Form-of-the-Week: Holdover Occupancy Agreement – Form 272
The recent increase in home prices has left nearly a million California homeowners flush with new equity. With equity, previously underwater homeowners suddenly have the ability to sell and relocate into a home more suitable for their needs.
When relocating to a replacement residence, the seller and their agent face the logistical challenge of timing the closing of the sale of their current home with the closing of the purchase of their replacement home. While concurrent closings are preferred, they are not always possible.
The challenge for the seller’s agent is to help the seller avoid moving twice. The concurrent move from the seller’s current home to their new home will have less risk if an arrangement is negotiated with the buyer for the seller to remain in possession of the home sold under a holdover occupancy agreement. Here, the seller remains an occupant of their current home until they can take possession of their replacement home, normally on the close of the purchase escrow for that home.
Alternatively, arrangements are made under an interim occupancy agreement to prematurely take possession of the replacement property on the date the sales escrow closes, prior to closing the purchase escrow on the replacement home. [See first tuesday Form 271]
Here we review the more risk-free arrangement: the retaining of possession to the home sold under a holdover occupancy agreement. [See first tuesday Form 272]
Holdover tenancy to bridge the closing gap
When the seller’s closing date on the sale of their current home is to occur prior to the date scheduled for closing escrow on the purchase of their replacement residence, it is best if a short-term lease-back for the seller is negotiated, commonly called a holdover.

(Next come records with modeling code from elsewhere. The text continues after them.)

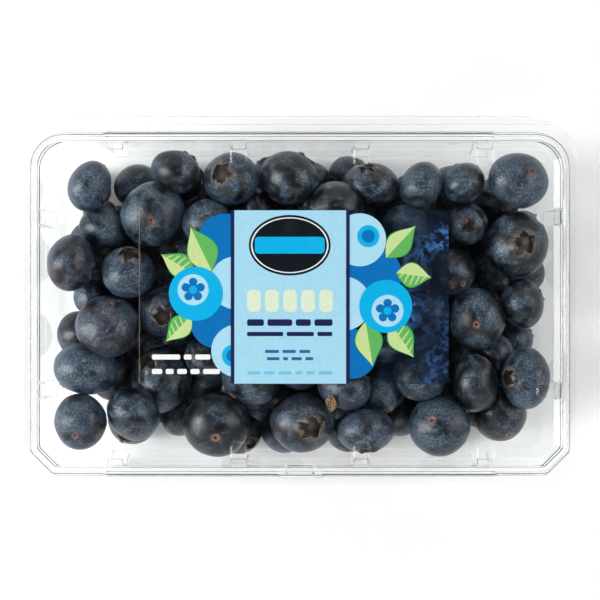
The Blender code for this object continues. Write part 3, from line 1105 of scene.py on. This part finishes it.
def laid_berries(rng):
    """The berries as they lie: those listed, then others that fill the room left over."""
    ceiling = PANEL_TOP - 1.1 * MM
    berries = []
    for x, y, half_x, half_y, drop, end, offset in UPPER_BERRIES:
        radius = (half_x + half_y) / 2
        z = max(ceiling - (radius + drop) * MM, (radius + 0.8) * MM)
        middle = Vector((x * MM, y * MM, z))
        lean = -0.15 if end == "star" else rng.choice((-0.14, 0.03, 0.07))
        way = crown_way(end, offset, radius, rng)
        size = 1.3 if end == "star" else 1.1
        berries.append(Berry(middle, Vector((half_x, half_y)) * MM, way, lean, True, size))
    for row, y in enumerate((23.5, 7.0, -9.5, -25.5)):
        for column in range(7):
            x = -42 + column * 17.6 + (8.8 if row % 2 else 0)
            half = rng.uniform(8.1, 9.6)
            z = ceiling - half * MM - rng.uniform(0, 2) * MM
            add_if_free(berries, (x, y), half, z, rng, 0.80, (-42, 50))
    for x, y, half in LOWER_SHOWN:
        middle = Vector((x * MM, y * MM, (half + 3.0) * MM))
        berries.append(Berry(middle, Vector((half, half)) * MM, any_way(rng), -0.12, True))
    upper_count = len(berries)
    for share, trials, reach in ((0.92, 5000, 84), (0.84, 4000, 84), (0.70, 3000, 70)):
        for _ in range(trials):
            half = rng.uniform(7.2, 9.6)
            place = (rng.uniform(-reach, reach), rng.uniform(-52, 50))
            z = rng.choice((half + 0.8, half + 0.8, rng.uniform(half + 0.8, 19.0))) * MM
            add_if_free(berries, place, half, z, rng, share, (-84, 84))
    settle(berries)
    lower_count = len(berries)
    # The core: closely pressed fruit near the floor, hidden by the rest.
    for _ in range(2500):
        half = rng.uniform(6.4, 7.6)
        place = (rng.uniform(-72, 72), rng.uniform(-38, 38))
        add_if_free(berries, place, half, (half + 0.9) * MM, rng, 0.46, (-72, 72))
    return berries, upper_count, lower_count


def add_if_free(berries, place, half, z, rng, share, reach):
    """Adds a free berry here unless it would sit mostly inside another one or in a gap."""
    x, y = place
    if not reach[0] <= x <= reach[1]:
        return
    middle = Vector((x * MM, y * MM, z))
    for other in berries:
        if (other.middle - middle).length < share * (other.radius + half * MM):
            return
    if z < 20 * MM and any(math.hypot(x - gx, y - gy) < half * 0.92 for gx, gy in GAPS):
        return
    if tray_room(x * MM, y * MM, z) < half * MM * 0.9:
        return
    size = Vector((half * rng.uniform(0.94, 1.04), half * rng.uniform(0.94, 1.04))) * MM
    berries.append(Berry(middle, size, any_way(rng), rng.choice((-0.14, -0.1, 0.05)), False))


def settle(berries, steps=260):
    """Pushes overlapping berries apart inside the tray and the lid. Placed ones only rise or sink."""
    places = np.array([berry.middle for berry in berries], float)
    radii = np.array([berry.radius for berry in berries]) * 0.97
    free = np.array([[0.0, 0.0, 1.0] if berry.placed else [1.0, 1.0, 1.0] for berry in berries])
    reach = radii[:, None] + radii[None, :]
    gaps = np.array(GAPS) * MM
    ceiling = PANEL_TOP - 0.9 * MM
    low = 0.6 * MM
    for _ in range(steps):
        gap = places[:, None, :] - places[None, :, :]
        distance = np.sqrt((gap**2).sum(2)) + np.eye(len(places))
        overlap = np.clip(reach - distance, 0, None) * (1 - np.eye(len(places)))
        push = (gap / distance[:, :, None] * overlap[:, :, None] * 0.35).sum(1)
        places += push * free
        for index, berry in enumerate(berries):
            x, y, z = places[index]
            if z < 18 * MM and not berry.placed:
                off = places[index, :2] - gaps
                near = np.sqrt((off**2).sum(1))
                closest = near.argmin()
                lack = radii[index] * 0.95 - near[closest]
                if lack > 0:
                    places[index, :2] += off[closest] / max(near[closest], 1e-5) * lack * 0.5
                places[index, 2] -= 0.04 * MM
            places[index, 2] = min(max(places[index, 2], low + radii[index]), ceiling - radii[index])
            lack = radii[index] + 0.4 * MM - tray_room(x, y, z)
            if lack > 0 and not berry.placed:
                pull = Vector((x, y - MIDDLE_Y)).normalized() * lack * 0.6
                places[index, 0] -= pull.x
                places[index, 1] -= pull.y
    for berry, place in zip(berries, places):
        berry.middle = Vector(place)


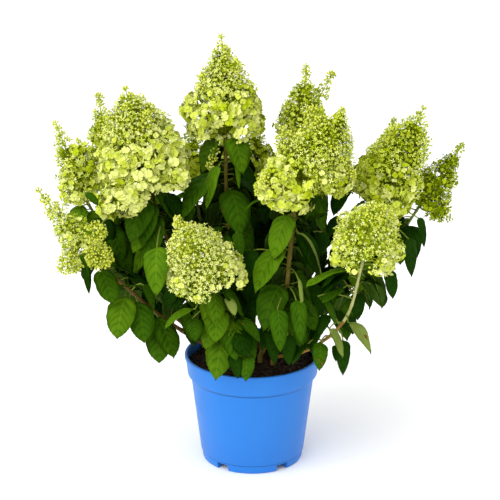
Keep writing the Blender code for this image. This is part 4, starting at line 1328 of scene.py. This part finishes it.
def side_spikes(base, tip, radius, profile, rng):
    """Short spikes that stand out of the upper part of a bloom."""
    axis = tip - base
    ahead, side, front = bloom_axes(axis)
    turn = rng.uniform(0, 2 * math.pi)
    found = []
    for number, share in enumerate(SIDE_SPIKE_SHARES):
        angle = turn + 2 * math.pi * number / len(SIDE_SPIKE_SHARES) + rng.uniform(-0.3, 0.3)
        outward = math.cos(angle) * side + math.sin(angle) * front
        reach = radius * profile_radius(profile, share)
        foot = base + share * axis + 0.62 * reach * outward
        heading = (ahead + 0.10 * outward).normalized()
        end = foot + SIDE_SPIKE_LENGTH * rng.uniform(0.8, 1.1) * heading
        found += spike_sprays(foot, end, SIDE_SPIKE_RADIUS, CONE_PROFILE, SPIKE_START, rng)
    return found


def umbel_sprays(base, tip, radius, profile, rng):
    """Clusters over a dome, each on its own ray from the one place."""
    axis = Axis(base, tip)
    found = []
    share = UMBEL_START
    while share < 1.0:
        ring = max(radius * profile_radius(profile, share) - SPIKE_CAP, 0.0)
        around = max(1, round(2 * math.pi * ring / UMBEL_SPACING))
        turn = rng.uniform(0, 2 * math.pi)
        for index in range(around):
            outward = axis.outward(turn + 2 * math.pi * (index + rng.uniform(-0.15, 0.15)) / around)
            hub = axis.at(share) + ring * rng.uniform(0.88, 1.08) * outward
            cap = SPIKE_CAP * rng.uniform(0.9, 1.25)
            found.append(Spray(hub, unit(hub - axis.base), cap, share, axis.base))
        share += 0.85 * UMBEL_SPACING / axis.length
    return found


def under_sprays(axis, under, first_share):
    """Small sprays that close the bloom from below."""
    found = []
    count = max(3, round(3.2 * under / SPRAY_LOW))
    for index in range(count):
        outward = axis.outward(2 * math.pi * index / count)
        hub = axis.at(0.5 * first_share) + 0.45 * under * outward
        facing = unit(0.6 * outward - axis.ahead)
        found.append(Spray(hub, facing, CAP_SHARE * SPRAY_LOW * 0.6, 0.02, axis.base))
    return found


def sprays_of(plant, base, tip, radius, profile, showy, rng):
    """The sprays of a body, ring by ring up its axis."""
    air = plant.air
    axis = Axis(base, tip)
    first_share = LOWEST_RISE / axis.length
    found = []
    share = first_share
    while share < 1.0:
        reach = radius * profile_radius(profile, share)
        if reach < SPIKE_RADIUS and share > 0.5:
            found += spike_sprays(base, tip, radius, profile, share, rng)
            break
        spacing = SPRAY_LOW + (SPRAY_HIGH - SPRAY_LOW) * share
        spacing = spacing * (1 - air) + min(spacing, AIRY_SPRAY) * air
        cap = CAP_SHARE * spacing
        ring = max(reach - cap - 0.5 * floret_radius(share, showy, plant.size), 0.0)
        around = max(1, round(2 * math.pi * (ring + 0.30 * cap) / (spacing * (0.92 + 0.25 * air))))
        offset = rng.uniform(0, 2 * math.pi)
        ragged = 0.006 + 0.014 * min(1.0, 2.0 * air) if share == first_share else 0.0
        for index in range(around):
            if rng.random() < MISSING_SHARE * air:
                continue
            angle = offset + 2 * math.pi * (index + rng.uniform(-0.22, 0.22)) / around
            at = share + rng.uniform(-0.26, 0.26) * spacing / axis.length
            at = min(max(at, 0.8 * first_share), 0.995)
            outward = axis.outward(angle)
            stand = ring * rng.uniform(0.84, 1.10) if around > 2 else ring * 0.8
            size = cap * rng.uniform(0.80, 1.16)
            hub = axis.at(at) + stand * outward - rng.uniform(-0.5, 1.0) * ragged * axis.ahead
            if not in_bay(plant, hub):
                facing = unit(outward + (-0.50 + 1.5 * at) * axis.ahead)
                found.append(Spray(hub, facing, size, at, axis.at(max(0.0, at - 0.45 * stand / axis.length))))
        share += 0.84 * spacing / axis.length
    if radius > SIDE_SPIKE_LEAST:
        found += side_spikes(base, tip, radius, profile, rng)
    if air <= OPEN_AIR:
        found += under_sprays(axis, radius * profile_radius(profile, 0.0), first_share)
    return found


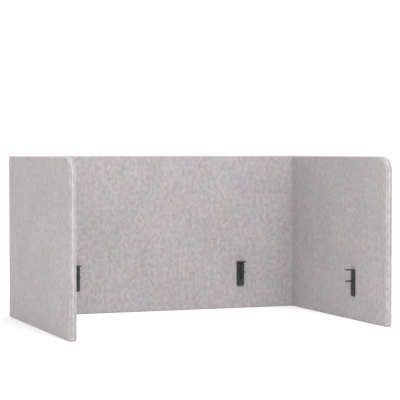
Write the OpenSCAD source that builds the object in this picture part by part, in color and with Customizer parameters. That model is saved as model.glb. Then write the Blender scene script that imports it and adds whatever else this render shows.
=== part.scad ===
// Three-sided desk privacy screen of moulded felt, hung from a desktop by four sliding-jaw clamps.
// Millimetres. X runs across the screen, +Y to its back and +Z up. The origin is the middle of the
// footprint, on the plane that the lower edges stand on.

/* [Screen] */
// Width over the outer faces of the two wings
screen_w = 1199; // [1000:1:1400]
// Depth from the back's outer face to the wings' front edges
screen_d = 827; // [600:1:900]
// Height of all three sections
screen_h = 610; // [450:1:700]
// Thickness of a section, which is two felt boards bonded together
section_t = 25.4; // [24:0.1:30]
// Radius of the long edges of a board
edge_r = 4; // [4:0.5:11.5]
// Radius of the wings' upper front corners
top_corner_r = 60; // [20:1:90]
// Radius of the wings' lower front corners
foot_corner_r = 8; // [2:1:20]

/* [Folds] */
// Thickness of the outer felt that carries on round the corner
fold_t = 3.7; // [2:0.1:3.9]
// Reach of that felt from the corner along each section
fold_leg = 12; // [10:0.5:16]
// Outside radius of the folded corner
fold_r = 8; // [5:0.5:9]
// Clearance between the two mitred faces at a corner
mitre_gap = 0.4; // [0.3:0.1:1]

/* [Clamps] */
// Distance of each back clamp from the middle of the back
back_clamp_x = 343; // [150:1:400]
// Distance of each wing clamp from the wing's front edge
wing_clamp_from_front = 255; // [120:1:400]
// Height of the clamp's top face
clamp_top_z = 188.5; // [160:0.5:260]
// Height of an upright
upright_h = 100.5; // [100.5:0.5:120]
// Width of the upright
clamp_w = 32; // [30:0.5:44]
// Width of the jaw
jaw_w = 25; // [22:0.5:30]
// Reach of both flanges from the felt
flange_reach = 30; // [28:0.5:50]
// Thickness of the steel
plate_t = 2.5; // [2.5:0.1:3.5]
// Outside radius of the bends
bend_r = 4; // [3.6:0.1:5]
// Thickness of the rubber pads
pad_t = 1; // [0.8:0.1:2]
// Widest desktop that the open clamp takes
desktop_max = 38.5; // [36:0.1:38.5]
// Travel of the jaw from wide open
jaw_travel = 25; // [15:0.5:25]

/* [Hidden] */
half_t = section_t / 2;
skim = 0.01;            // thickness of the slices that a rounded board is hulled from
past = 1;               // how far a cutting shape runs past what it cuts
edge_steps = 6;
corner_steps = 14;
foot_steps = 5;

seat_gap = 0.1;         // between plates that slide on each other
screw_r = 2.5;
clear_r = 2.75;         // clearance hole
slot_r = 2.95;          // half the slot's width, below its countersink
sink_gap = 0.3;         // between a lock screw's head and the slot's countersink
thread_r = 2.55;
lock_pitch = 14;
mount_pitch = 20;
slot_margin = 5.5;      // steel left below the slot
jaw_top_z = clamp_top_z - plate_t - pad_t - desktop_max - pad_t;
upright_foot_z = clamp_top_z - upright_h;
jaw_foot_z = upright_foot_z + 0.5;
slot_foot_z = jaw_foot_z + slot_margin;
slot_top_z = slot_foot_z + jaw_travel + lock_pitch + 2 * slot_r;
lock_high_z = slot_top_z - slot_r;
mount_high_z = clamp_top_z - 12.5;
jaw_back_y = plate_t + seat_gap;
jaw_front_y = jaw_back_y + plate_t;
socket_r = 1.75;
socket_deep = 1.5;
lock_tip_y = -4.5;
mount_tip_y = 0.5 - half_t;
sink_r = 4.9;           // countersunk head
sink_h = sink_r - screw_r;
clinch_r = 4;
clinch_h = 3.5;
clinch_collar_r = 3.2;
clinch_collar_h = 2;
collar_gap = 0.05;      // between the collar and its hole
tee_r = 9;
tee_t = 1.2;
tee_barrel_r = 3.2;
tee_barrel_h = 8;
pocket_gap = 0.2;       // felt around the nuts
pad_corner_r = 2.5;
pad_inset = 2;
foot_r = 5;             // lower corners of the upright and the jaw
tip_r = 3;              // corners at the tip of a flange

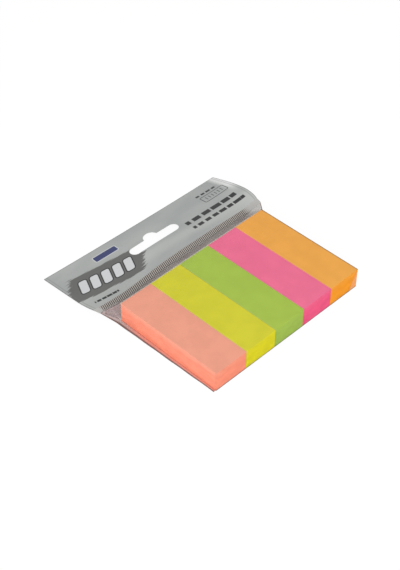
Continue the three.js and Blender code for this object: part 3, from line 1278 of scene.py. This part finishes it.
def silver(tree, point):
    _, v = flat_point(tree, point, HIGHLIGHT_BAND["centre"], HIGHLIGHT_BAND["turn"])
    waver = times(tree, calc(tree, "SUBTRACT", noise(tree, point, 0.05), 0.5), HIGHLIGHT_BAND["waver"])
    # The light band by the ribs is a painted highlight.
    band = fade(tree, calc(tree, "ABSOLUTE", calc(tree, "ADD", v, waver)), *HIGHLIGHT_BAND["half"])
    slow = ramp(tree, noise(tree, point, 0.09, detail=2, stretch=(0.4, 1, 1)), 0.3, 0.7)
    tone = mix_colour(tree, slow, linear(*SILVER["dark"]), linear(*SILVER["light"]))
    return mix_colour(tree, times(tree, band, HIGHLIGHT_BAND["share"]), tone, linear(*SILVER["band"]))


def header_ground(tree, point, side):
    """The silver with its painted highlight on the lit corner; side is the distance to the side edge.
    """
    across, along, _ = axes(tree, point)
    near, far = LIT["along"]
    # The lit corner is a painted highlight.
    lit = times(tree, ramp(tree, side, *LIT["side"], LIT["share"], 0.0),
                ramp(tree, across, *LIT["across"]),
                ramp(tree, along, WELD_END + near, WELD_END + far))
    return mix_colour(tree, lit, silver(tree, point), linear(*SILVER["lit"]))


print("silver tones", list(SILVER))

# %% [markdown]
# On the left lies a dark streaked field with five light tab shapes in it. Its ragged ends
# are noise that is stretched along the strokes and added to the distance.

# %% Field and tab shapes
FIELD = {"centre": (-26.3, 11.8), "half": (17.0, 6.9), "turn": -9, "slant": 0.6,
         "streak": 5.5, "share": 0.93}
TABS = {"count": 5, "pitch": 5.1, "half": (1.75, 3.5), "radius": 0.9, "edge": 0.5,
        "slant": 0.3}


def streaked_field(tree, point):
    u, v = flat_point(tree, point, FIELD["centre"], FIELD["turn"], FIELD["slant"])
    bristles = noise(tree, point, 1.0, detail=3, roughness=0.7, stretch=(0.05, 1.5, 1))
    ragged = times(tree, calc(tree, "SUBTRACT", bristles, 0.5), 2 * FIELD["streak"])
    ends = calc(tree, "ADD", calc(tree, "ABSOLUTE", u), ragged)
    sides = calc(tree, "ADD", calc(tree, "ABSOLUTE", v), times(tree, ragged, 0.25))
    ends, sides = (calc(tree, "SUBTRACT", value, size)
                   for value, size in zip((ends, sides), FIELD["half"]))
    return times(tree, inside(tree, ends, 0.3), inside(tree, sides, 0.2))


def tab_row(tree, point):
    """Masks of the light tab shapes and of their dark edges."""
    u, v = flat_point(tree, point, FIELD["centre"], FIELD["turn"], TABS["slant"])
    pitch = TABS["pitch"]
    reach = TABS["count"] * pitch / 2
    each = calc(tree, "WRAP", u, reach, reach - pitch)
    each = calc(tree, "SUBTRACT", each, reach - pitch / 2)
    shape = box_distance(tree, each, v, TABS["half"], TABS["radius"])
    row = fade(tree, calc(tree, "ABSOLUTE", u), reach - 0.1, reach)
    return times(tree, inside(tree, shape), row), times(tree, grown(tree, shape, TABS["edge"]), row)


print("tab shapes", TABS["count"])

# %% [markdown]
# The rest is a navy bar with a light rim, four rows of plain dashes, and a small framed box
# with upright lines in it. White noise gives each dash a length of its own.

# %% Bars, dashes and box
BAR = {"centre": (-18.0, 22.2), "half": (5.4, 1.5), "radius": 0.5, "turn": -3, "rim": 0.35}
BOX = {"centre": (36.4, 16.6), "half": (6.0, 2.1), "radius": 0.5, "turn": -3, "line": 0.3,
       "core": (4.6, 1.0), "share": 0.8}
DASH_ROWS = [
    {"centre": (-34.2, 2.6), "half": (5.6, 0.55), "turn": -5, "pitch": 2.4, "share": 0.75},
    {"centre": (28.0, 9.8), "half": (13.2, 1.15), "turn": -3, "pitch": 5.2, "share": 0.7},
    {"centre": (28.6, 5.6), "half": (13.6, 0.9), "turn": -3, "pitch": 3.9, "share": 0.66},
    {"centre": (35.2, 20.6), "half": (5.6, 0.55), "turn": -3, "pitch": 2.8, "share": 0.58},
]
DASH_ROUND = 0.2
DASH_SPREAD = 0.4


def dashes(tree, point, row):
    """A row of short plain bars."""
    u, v = flat_point(tree, point, row["centre"], row["turn"])
    strip = inside(tree, box_distance(tree, u, v, row["half"], DASH_ROUND))
    pitch = row["pitch"]
    index = calc(tree, "FLOOR", calc(tree, "DIVIDE", u, pitch))
    length = node(tree, "ShaderNodeTexWhiteNoise", noise_dimensions="1D",
                  inputs={"W": index}).outputs["Value"]
    within = away(tree, calc(tree, "WRAP", u, pitch, 0), pitch / 2)
    end = calc(tree, "ADD", times(tree, length, DASH_SPREAD), row["share"])
    return times(tree, strip, grown(tree, within, times(tree, end, pitch / 2)))


def bar_masks(tree, point):
    """The bar with its rim, and the bar alone."""
    u, v = flat_point(tree, point, BAR["centre"], BAR["turn"])
    bar = box_distance(tree, u, v, BAR["half"], BAR["radius"])
    return grown(tree, bar, BAR["rim"]), inside(tree, bar)


def box_masks(tree, point):
    """The outline of the box, and the lines in it."""
    u, v = flat_point(tree, point, BOX["centre"], BOX["turn"])
    edge = calc(tree, "ABSOLUTE", box_distance(tree, u, v, BOX["half"], BOX["radius"]))
    lines = ramp(tree, calc(tree, "PINGPONG", u, 0.8), 0.5, 0.7)
    core = inside(tree, box_distance(tree, u, v, BOX["core"], DASH_ROUND))
    return grown(tree, edge, BOX["line"] / 2), times(tree, times(tree, lines, core), BOX["share"])


print("rows of dashes", len(DASH_ROWS))

# %% [markdown]
# The header's edges aren't straight, so the distances to the side edge and to the outer
# edge come from two attributes of the mesh. They draw the side seam and the greyer rim. A
# third one marks the upper side, because the underside has no print.

# %% Header material
DARK = (88, 88, 85)
INK = (32, 32, 34)
NAVY = (44, 52, 104)
LIGHT_TAB = (206, 208, 209)
SEAM_LINE = [(0.9, 1.1), (1.3, 1.5)]
SEAM_SHARE = 0.35
RIM_LINE = (0.12, 0.42)
RIM_GREY = 0.7


def header_material():
    material, tree = new_material("printed_header")
    point = place_mm(tree)
    side, outer, upper = (node(tree, "ShaderNodeAttribute", attribute_name=name).outputs["Fac"]
                          for name in ("side_gap", "outer_gap", "upper"))
    ground = header_ground(tree, point, side)
    light, edge = tab_row(tree, point)
    bar_rim, bar = bar_masks(tree, point)
    layers = [(times(tree, streaked_field(tree, point), FIELD["share"]), DARK),
              (edge, INK), (light, LIGHT_TAB), (bar_rim, LIGHT_TAB), (bar, NAVY)]
    layers += [(dashes(tree, point, row), INK) for row in DASH_ROWS]
    layers += [(mask, INK) for mask in box_masks(tree, point)]
    colour = ground
    for mask, ink in layers:
        colour = mix_colour(tree, mask, colour, linear(*ink))
    colour = mix_colour(tree, upper, ground, colour)
    rise, fall = SEAM_LINE
    seam = times(tree, ramp(tree, side, *rise), fade(tree, side, *fall))
    colour = mix_colour(tree, times(tree, seam, SEAM_SHARE), colour, linear(*SILVER["rim"]))
    rim = ramp(tree, calc(tree, "MINIMUM", side, outer), *RIM_LINE, RIM_GREY, 0.0)
    colour = mix_colour(tree, rim, colour, linear(*SILVER["rim"]))
    fine = noise(tree, point, 0.25, detail=2, stretch=(0.5, 1, 1))
    shader = node(tree, "ShaderNodeBsdfPrincipled",
                  inputs={"Base Color": colour, "Roughness": 0.32,
                          "Normal": bump(tree, fine, 0.00005, 0.3)})
    shader.inputs["Coat Weight"].default_value = 0.35
    shader.inputs["Coat Roughness"].default_value = 0.12
    finish_material(tree, shader.outputs[0])
    return material


printed_header = header_material()
print("header", printed_header.name)

# %% [markdown]
# The header's grid is bent, thickened and cut, and only then gets its attributes, because
# the cuts make new points. A point above the middle surface belongs to the upper side.

# %% Header film
HEADER_COLUMNS = 120
HEADER_ROWS = 44


def header():
    bm = bmesh.new()
    bmesh.ops.create_grid(bm, x_segments=HEADER_COLUMNS, y_segments=HEADER_ROWS, size=1)
    for vert in bm.verts:
        vert.co = header_place(vert.co.x, (vert.co.y + 1) / 2) * MM
    bmesh.ops.recalc_face_normals(bm, faces=bm.faces)
    piece = add_piece("header_film", bm, [printed_header], "film_bag")
    thicken(piece, HEADER_THICKNESS)
    for cutter in slot_cutters():
        cut(piece, cutter)
    side_gap, outer_gap, upper = (piece.data.attributes.new(name, "FLOAT", "POINT").name
                                  for name in ("side_gap", "outer_gap", "upper"))
    values = piece.data.attributes
    for vert in piece.data.vertices:
        x, y = vert.co.x / MM, vert.co.y / MM
        across, along = header_shares(x, y)
        middle = header_place(across, clamp(along))
        values[side_gap].data[vert.index].value = (1 - abs(across)) * film_half(y)
        values[outer_gap].data[vert.index].value = (1 - along) * HEADER_REACH
        values[upper].data[vert.index].value = float(vert.co.z / MM > middle.z)
    smooth(piece, 50)
    return piece


report(header())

A lease-back arrangement permits the seller to remain in possession of the home they have sold for the time needed to close their purchase escrow and take occupancy of the replacement residence. Thus, the seller avoids a double move.
A holdover tenancy in this context occurs when the buyer consents to let the seller continue to occupy the property for a period of time after escrow closes and the buyer has acquired ownership. The agreed-to holdover tenancy transforms the buyer/seller relationship to that of landlord/tenant, even if they do not enter into a written occupancy agreement. A tenancy is formed if the seller merely retains possession after closing with the consent of the buyer. [Covina Manor Inc. v. Hatch (1955) 133 CA2d 790]
However, a holdover tenancy, without a properly provisioned written occupancy agreement, poses questions about the buyer’s ability to protect their interest in the newly acquired property. What if the seller-turned-tenant loses interest in maintaining the property, commits outright waste, defaults on rent payments or does not move out on the date orally agreed?
Written evidence of the terms of an occupancy is needed as minds and memories tend to fail or fade.
Getting rid of the seller after the holdover tenancy period expires is the buyer’s biggest risk, along with concerns over maintenance. Use of a formal holdover occupancy agreement greatly reduces these risks by putting the agreed-to terms in writing to evidence the terms agreed upon – in a word, memorialized. [See first tuesday Form 272]
first tuesday’s Holdover Occupancy Agreement is used by a seller’s agent when negotiating a lease-back with the buyer of the property. Arrangements are made for the seller to remain in possession after the close of escrow until they are able to take possession of a replacement property they are acquiring. The written agreement spells out the terms and conditions for the lease-back between the seller and buyer, leaving nothing to chance.
The tricky part of the negotiations is setting the date for expiration of the tenancy, since the date scheduled for the close of any purchase escrow is a target date. Often the closing does not occur exactly on the day scheduled for closing.
So to buy time, the date for expiration of the holdover is best set beyond the scheduled closing date. This leaves sufficient time to overlap the date for closing escrow on the home to be acquired and occupied. For the seller, it is also better to pay a few days extra rent than move twice.
The Holdover Occupancy Agreement contains many provisions commonly found in lease agreements. These include rent and security amounts, as well as other rights and obligations established between a landlord and tenant. Although holdover occupancy agreements resemble other lease agreements, the special circumstances of the agreed-to seller holdover require some special provisions.
The Holdover Occupancy Agreement provides for:
- the commencement and termination dates of the holdover occupancy;
- the rent and deposit amounts to be handed to the buyer by escrow from the seller’s proceeds on closing;
- the rent amount during the tenancy;
- the daily rental rate if seller continues to occupy and possess the property after termination of the tenancy; and
- use and maintenance clauses pertaining to the seller’s obligations while occupying the property. [See first tuesday Form 272]
The Holdover Occupancy Agreement is best managed as an attached addendum and made part of the purchase agreement entered into by the seller and the buyer. But it may be agreed to later, prior to closing escrow.
Typically, the buyer is presented with the agreement in a counteroffer, with the seller negotiating for the continued occupancy. The agreement clarifies the buyer’s ownership rights and, more importantly, creates a landlord-tenant relationship for quick judicial resolution of any disputes over occupancy or monies owed.